On March 1st, 2020, beautifully soft retro feels were felt by all at L’Astral, when Summer Salt, Okay Dokey, and Breakup Shoes performed on a very flowery stage, with what seemed like only tenderness and sweetness in their hearts.
Breakup Shoes and Okey Dokey served up a great prelude to the main act of the evening, warming the crowd up so much that the entire audience was already holding each other in full hugs by the time Summer Salt arrived onstage. Breakup Shoes played up their most comforting melodies along to their typical retro video looks, brushing a sense of quaintness over the room. Their performance was nothing short of smooth and was executed with care; hat tip goes off to band members Nick Zawisa (vocals/guitar), Matthew Witsoe (drums), and John MacLeod (guitar) for somehow communicating a great sense of humbleness only through only song and presence.

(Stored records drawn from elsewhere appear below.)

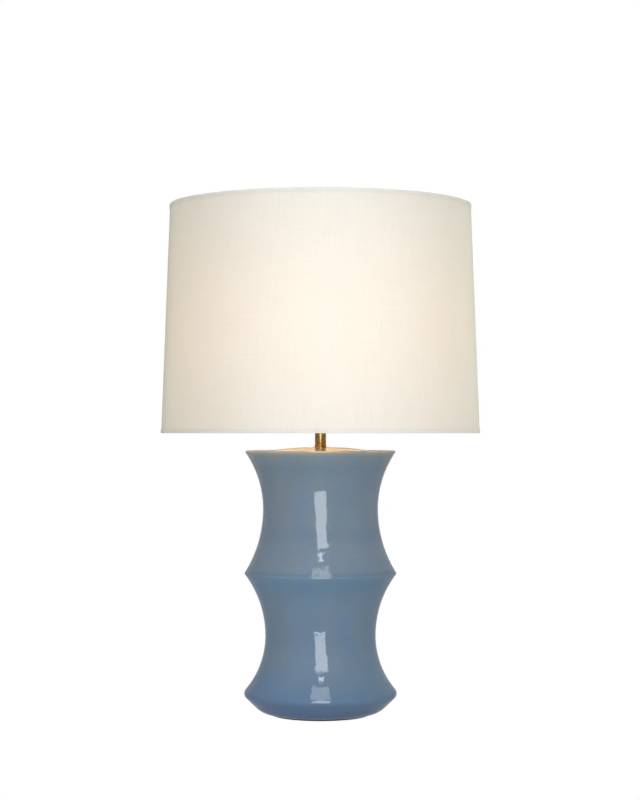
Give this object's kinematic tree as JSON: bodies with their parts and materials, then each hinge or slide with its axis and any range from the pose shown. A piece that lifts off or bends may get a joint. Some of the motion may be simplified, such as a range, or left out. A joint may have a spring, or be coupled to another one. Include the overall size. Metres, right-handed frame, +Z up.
{
  "type": "table lamp with shade",
  "caption": "Table lamp: glazed ceramic body of two waisted sections, short brass neck, turn-knob lampholder with bulb, and a harp carrying a tapered linen drum shade.",
  "frame": {"origin": "on the table, at the centre of the felt pad, under the lamp's axis", "axes": "+Z up along the lamp's axis; -Y is the front, where the switch knob points; +Y is the back, where the cord bush is; the harp lies in the XZ plane"},
  "size_m": [0.4064, 0.4064, 0.6617],
  "materials": {
    "glaze": "glossy slate-blue glaze with soft mottling",
    "felt": "dense wool felt",
    "bush": "soft grey rubber",
    "zinc_steel": "zinc plated",
    "neck_brass": "polished antique brass",
    "fitting_brass": "satin brass",
    "holder_brass": "spun brass, satin",
    "fibre": "pressed fibre paper",
    "phenolic": "moulded phenolic",
    "aluminium": "rolled sheet",
    "lead_sheath": "soft plastic sheath",
    "wire_dark": "plastic insulation",
    "wire_pale": "plastic insulation",
    "black_glass": "moulded black glass",
    "opal_glass": "frosted white, lit",
    "clear_glass": "clear",
    "filament": "drawn wire",
    "linen": "off-white woven linen",
    "styrene": "translucent white sheet",
    "white_wire": "white enamel",
    "linen_trim": "folded linen edge"
  },
  "bodies": {
    "root": {"ceramic_body": "glaze", "felt_pad": "felt", "cord_bush": "bush", "threaded_rod": "zinc_steel", "base_washer": "zinc_steel", "base_nut": "zinc_steel", "neck_collar": "neck_brass", "neck_tube": "neck_brass", "harp_saddle": "fitting_brass", "socket_cap": "holder_brass", "socket_shell": "holder_brass", "insulating_sleeve": "fibre", "socket_core": "phenolic", "screw_shell": "aluminium", "centre_contact": "fitting_brass", "terminal_screw_live": "fitting_brass", "terminal_screw_neutral": "zinc_steel", "inner_lead": "lead_sheath", "live_wire": "wire_dark", "neutral_wire": "wire_pale", "harp_bow": "fitting_brass", "harp_stud": "fitting_brass"},
    "switch": {"switch_stem": "fitting_brass", "switch_knob": "phenolic"},
    "bulb_contact": {"bulb_tip": "aluminium"},
    "bulb": {"bulb_insulator": "black_glass", "bulb_cap": "aluminium", "bulb_glass": "opal_glass", "bulb_stem": "clear_glass", "bulb_filament": "filament"},
    "sleeve_left": {"harp_sleeve_left": "fitting_brass"},
    "sleeve_right": {"harp_sleeve_right": "fitting_brass"},
    "shade": {"shade_linen": "linen", "shade_liner": "styrene", "top_ring": "white_wire", "bottom_ring": "white_wire", "bottom_trim": "linen_trim", "top_trim": "linen_trim", "spider_hub": "fitting_brass", "spider_arm_1": "white_wire", "spider_arm_2": "white_wire", "spider_arm_3": "white_wire"},
    "finial_seat": {"finial_washer": "fitting_brass"},
    "finial": {"finial": "neck_brass"}
  },
  "joints": [
    {"name": "switch_turn", "type": "hinge", "parent": "root", "child": "switch", "pos_m": [0, -0.02, 0.4133], "axis": [0, -1, 0], "continuous": true},
    {"name": "bulb_rise", "type": "slide", "parent": "root", "child": "bulb_contact", "axis": [0, 0, 1], "range_m": [0, 0.02519]},
    {"name": "bulb_turn", "type": "hinge", "parent": "bulb_contact", "child": "bulb", "pos_m": [0, 0, 0.45], "axis": [0, 0, 1], "range_deg": [0, 2520]},
    {"name": "left_sleeve_lift", "type": "slide", "parent": "root", "child": "sleeve_left", "axis": [0, 0, 1], "range_m": [0, 0.016]},
    {"name": "right_sleeve_lift", "type": "slide", "parent": "root", "child": "sleeve_right", "axis": [0, 0, 1], "range_m": [0, 0.016]},
    {"name": "shade_turn", "type": "hinge", "parent": "root", "child": "shade", "pos_m": [0, 0, 0.624], "axis": [0, 0, 1], "continuous": true},
    {"name": "finial_rise", "type": "slide", "parent": "root", "child": "finial_seat", "axis": [0, 0, 1], "range_m": [0, 0.01221]},
    {"name": "finial_turn", "type": "hinge", "parent": "finial_seat", "child": "finial", "pos_m": [0, 0, 0.64], "axis": [0, 0, 1], "range_deg": [0, 4680]}
  ],
  "couplings": [
    {"joint": "bulb_turn", "follows": "bulb_rise", "rad_per_m": 1745.3},
    {"joint": "finial_turn", "follows": "finial_rise", "rad_per_m": 6684.2}
  ]
}
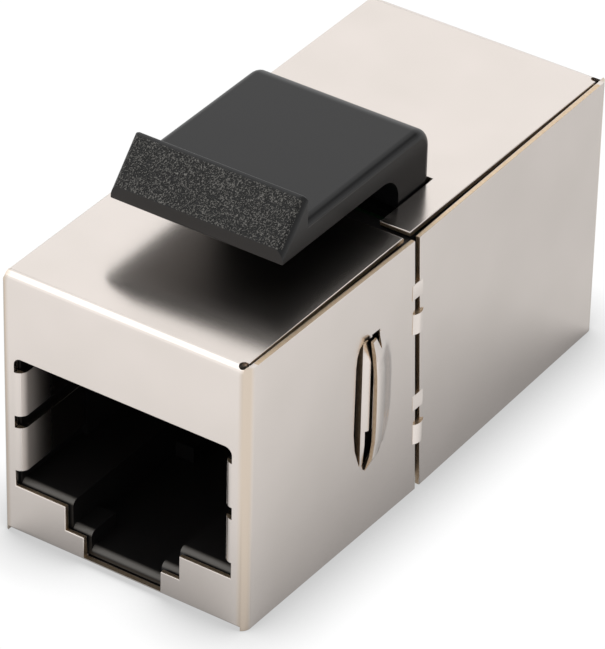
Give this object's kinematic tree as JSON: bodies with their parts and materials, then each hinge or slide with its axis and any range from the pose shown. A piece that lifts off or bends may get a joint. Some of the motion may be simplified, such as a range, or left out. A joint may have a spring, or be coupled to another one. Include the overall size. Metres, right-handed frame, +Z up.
{
  "type": "rj45 inline coupler",
  "caption": "Shielded in-line coupler joining two modular network plugs, with a port at each end and a sprung snap-in latch on top.",
  "frame": {"origin": "middle of the underside", "axes": "+Y from the port end with the latch's tip towards the other port, +Z up through the latch, X across the width"},
  "size_m": [0.016, 0.032, 0.0199],
  "materials": {
    "nickel_plated_shield": "satin nickel-plated brass sheet",
    "black_housing": "moulded PBT, semi-matt",
    "latch_plastic": "moulded ABS, smooth with a spark-eroded ramp",
    "circuit_board": "solder-masked glass-epoxy",
    "gold_plated_contact": "gold-plated phosphor bronze"
  },
  "bodies": {
    "coupler": {"shield_shell": "nickel_plated_shield", "front_jack_housing": "black_housing", "rear_jack_housing": "black_housing", "circuit_board": "circuit_board", "front_contact_carrier": "black_housing", "rear_contact_carrier": "black_housing", "front_contact_1": "gold_plated_contact", "front_contact_2": "gold_plated_contact", "front_contact_3": "gold_plated_contact", "front_contact_4": "gold_plated_contact", "front_contact_5": "gold_plated_contact", "front_contact_6": "gold_plated_contact", "front_contact_7": "gold_plated_contact", "front_contact_8": "gold_plated_contact", "rear_contact_1": "gold_plated_contact", "rear_contact_2": "gold_plated_contact", "rear_contact_3": "gold_plated_contact", "rear_contact_4": "gold_plated_contact", "rear_contact_5": "gold_plated_contact", "rear_contact_6": "gold_plated_contact", "rear_contact_7": "gold_plated_contact", "rear_contact_8": "gold_plated_contact"},
    "latch": {"keystone_latch": "latch_plastic"}
  },
  "joints": [
    {"name": "latch_press", "type": "hinge", "parent": "coupler", "child": "latch", "pos_m": [0, 0.00175, 0.0144], "axis": [1, 0, 0], "range_deg": [0, 7.5], "stiffness_Nm_per_rad": 0.4, "springref_deg": -2.86}
  ]
}
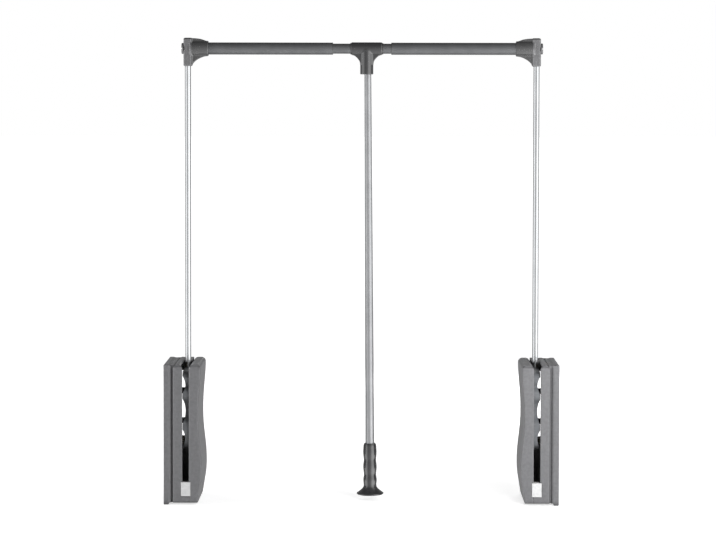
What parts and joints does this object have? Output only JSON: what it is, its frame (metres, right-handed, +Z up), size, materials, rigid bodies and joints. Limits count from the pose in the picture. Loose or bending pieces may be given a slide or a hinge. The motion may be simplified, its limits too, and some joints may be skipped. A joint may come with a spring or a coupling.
{
  "type": "pull down closet rod",
  "caption": "Wardrobe lift: two wall housings with swinging chrome arms, a telescopic hanging bar and a pull pole that draws the bar down and forward.",
  "frame": {"origin": "middle of the floor rectangle under the two housings", "axes": "+X along the bar to the right, -Y towards the user, +Z up"},
  "size_m": [0.72, 0.138, 0.8507],
  "materials": {
    "housing_plastic": "fine textured moulding",
    "gloss_plastic": "semi-gloss moulding",
    "dark_plastic": "moulded",
    "white_pad": "soft moulded",
    "pale_nylon": "natural",
    "black_rubber": "matt",
    "painted_tube": "satin grey powder coat",
    "chrome_steel": "bright plated",
    "satin_pole": "satin anodised",
    "zinc_steel": "zinc plated",
    "spring_steel": "oiled",
    "black_steel": "blackened",
    "greased_steel": "blackened and greased",
    "cast_lever": "black cast"
  },
  "bodies": {
    "left_housing": {"left_mounting_base": "housing_plastic", "left_outer_shell": "housing_plastic", "left_inner_cover": "housing_plastic", "left_stop_pad": "white_pad", "left_cover_screws": "zinc_steel", "left_chassis_plate": "black_steel", "left_rest_posts": "black_steel", "left_rest_bumpers": "black_rubber", "left_pivot_pin": "zinc_steel", "left_pivot_sleeve": "pale_nylon", "left_inner_plate": "black_steel", "left_spring_seat": "black_steel", "left_damper_cylinder": "black_steel", "left_springs": "spring_steel"},
    "left_lift": {"left_lever": "cast_lever", "left_pivot_bush": "pale_nylon", "left_cam": "greased_steel", "left_arm": "chrome_steel", "left_elbow": "gloss_plastic", "left_elbow_plug": "gloss_plastic", "left_outer_tube": "painted_tube", "left_glide_bush": "dark_plastic"},
    "left_crosshead": {"left_crosshead": "greased_steel", "left_cam_shoe": "pale_nylon", "left_damper_rod": "zinc_steel"},
    "hanging_bar": {"inner_tube": "painted_tube", "retaining_rings": "dark_plastic"},
    "pull_pole": {"tee": "gloss_plastic", "pull_pole": "satin_pole", "pole_screw": "zinc_steel", "grip": "gloss_plastic"},
    "right_lift": {"right_lever": "cast_lever", "right_pivot_bush": "pale_nylon", "right_cam": "greased_steel", "right_arm": "chrome_steel", "right_elbow": "gloss_plastic", "right_elbow_plug": "gloss_plastic", "right_outer_tube": "painted_tube", "right_glide_bush": "dark_plastic"},
    "right_housing": {"right_mounting_base": "housing_plastic", "right_outer_shell": "housing_plastic", "right_inner_cover": "housing_plastic", "right_stop_pad": "white_pad", "right_cover_screws": "zinc_steel", "right_chassis_plate": "black_steel", "right_rest_posts": "black_steel", "right_rest_bumpers": "black_rubber", "right_pivot_pin": "zinc_steel", "right_pivot_sleeve": "pale_nylon", "right_inner_plate": "black_steel", "right_spring_seat": "black_steel", "right_damper_cylinder": "black_steel", "right_springs": "spring_steel"},
    "right_crosshead": {"right_crosshead": "greased_steel", "right_cam_shoe": "pale_nylon", "right_damper_rod": "zinc_steel"}
  },
  "joints": [
    {"name": "arm_swing", "type": "hinge", "parent": "left_housing", "child": "left_lift", "pos_m": [-0.32, 0, 0.11], "axis": [1, 0, 0], "range_deg": [0, 97.6], "stiffness_Nm_per_rad": 6, "springref_deg": -45.84},
    {"name": "left_telescope", "type": "slide", "parent": "left_lift", "child": "hanging_bar", "axis": [1, 0, 0], "range_m": [-0.031, 0.11]},
    {"name": "pole_swing", "type": "hinge", "parent": "hanging_bar", "child": "pull_pole", "pos_m": [0.0085, 0, 0.8315], "axis": [1, 0, 0], "range_deg": [-150, 30]},
    {"name": "right_telescope", "type": "slide", "parent": "hanging_bar", "child": "right_lift", "axis": [1, 0, 0], "range_m": [-0.014, 0.11]},
    {"name": "right_swing", "type": "hinge", "parent": "right_lift", "child": "right_housing", "pos_m": [0.32, 0, 0.11], "axis": [-1, 0, 0], "range_deg": [0, 97.6]},
    {"name": "left_cam_lift", "type": "slide", "parent": "left_housing", "child": "left_crosshead", "axis": [0, 0, 1], "range_m": [0, 0.0222], "deforming": ["left_springs"]},
    {"name": "right_cam_lift", "type": "slide", "parent": "right_housing", "child": "right_crosshead", "axis": [0, 0, 1], "range_m": [0, 0.0222], "deforming": ["right_springs"]}
  ],
  "couplings": [
    {"joint": "right_swing", "follows": "arm_swing", "ratio": 1},
    {"joint": "left_cam_lift", "follows": "arm_swing", "m_per_rad": 0.013},
    {"joint": "right_cam_lift", "follows": "arm_swing", "m_per_rad": 0.013}
  ]
}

Okey Dokey had us tapping our feet to frontman and visual artist Aaron Martin’s confident stride onstage. This folk band with ever-changing band members felt like they had known each other forever, like the tunes they were playing had always been around, especially their wonderful cover of “It’s a Beautiful Day in This Neighbourhood” from favourite children’s show Mister Rogers Neighbourhood. Martin was very engaging with some very overstated moves including walking directly into the crowd, all the way to the sound booth and back which got nearly everyone he passed by to smile big stupid stoned smiles. The unmistakable ‘lovey’ atmosphere was spreading through the whole venue. The crowd seemed completely in love with each other, the music, the scene before their eyes, and just life in general.
Saying these bands were well paired for this tour would be a complete understatement. All the bands on the bill were groups of musicians focused on pleasure and having fun, not to mention very similar in genre (retro folk crossed with some heavy doo-wop influences). A very ‘hipstery’ lineup, if you will, including orange worker’s hats, Doc Martins, and 80s style glasses. Other than good band pairing, the evening was also at a very appropriate venue; not too big which added a little extra intimacy and clear sound to provide that really bright output.
Only waves of happiness and a strong yearning for sunrays could be noticed during Summer Salt’s performance; so many positive vibes you’d wish you were laying on a beach somewhere, maybe with a couple little pieces of paper on your tongue for good measure. They transported us to an alternate universe where 60s/70s style keyboard was the default, and offered a performance that didn’t so much as miss a beat. Contrary to many performances out there, the softest part of the evening was the headliners. Vocalist and guitarist, Anthony Barnett’s unbelievably soft voice was alluring; the urge to drive to California in a convertible and make-out with my lover on a secret hill, was very hard to resist watching this set. Smooth and warm, the crowd swayed back and forth as one, and Summer Salt managed to get everyone to look at life with rose-coloured glasses. It’s really hard to be negative when you’ve got such a convincing positive gently cradling you into a ‘hippidy-hoppidy’ mood.
After some bouncing around, and a little bit of the ever-lovely and ever-talented frontman Matthew Terry inviting guests onstage for some more bouncing around, the world was completely coloured in pastel. Wonderful harmonies and comforting voices can’t steer you wrong; and the crowd’s reaction was evident of this. Everyone was so peaceful that between songs and applause were only small giggles in a rather quiet room adorned with sunflowers and colourful lights.
Performances of this
type aren’t my usual areas of expertise, but even still, I was left quite
satisfied and very much entranced. To me, that is the success to be proud of.
If you can pull someone random off the street and show them a good time, and
have that good feeling last on their way home, you can consider your job done well.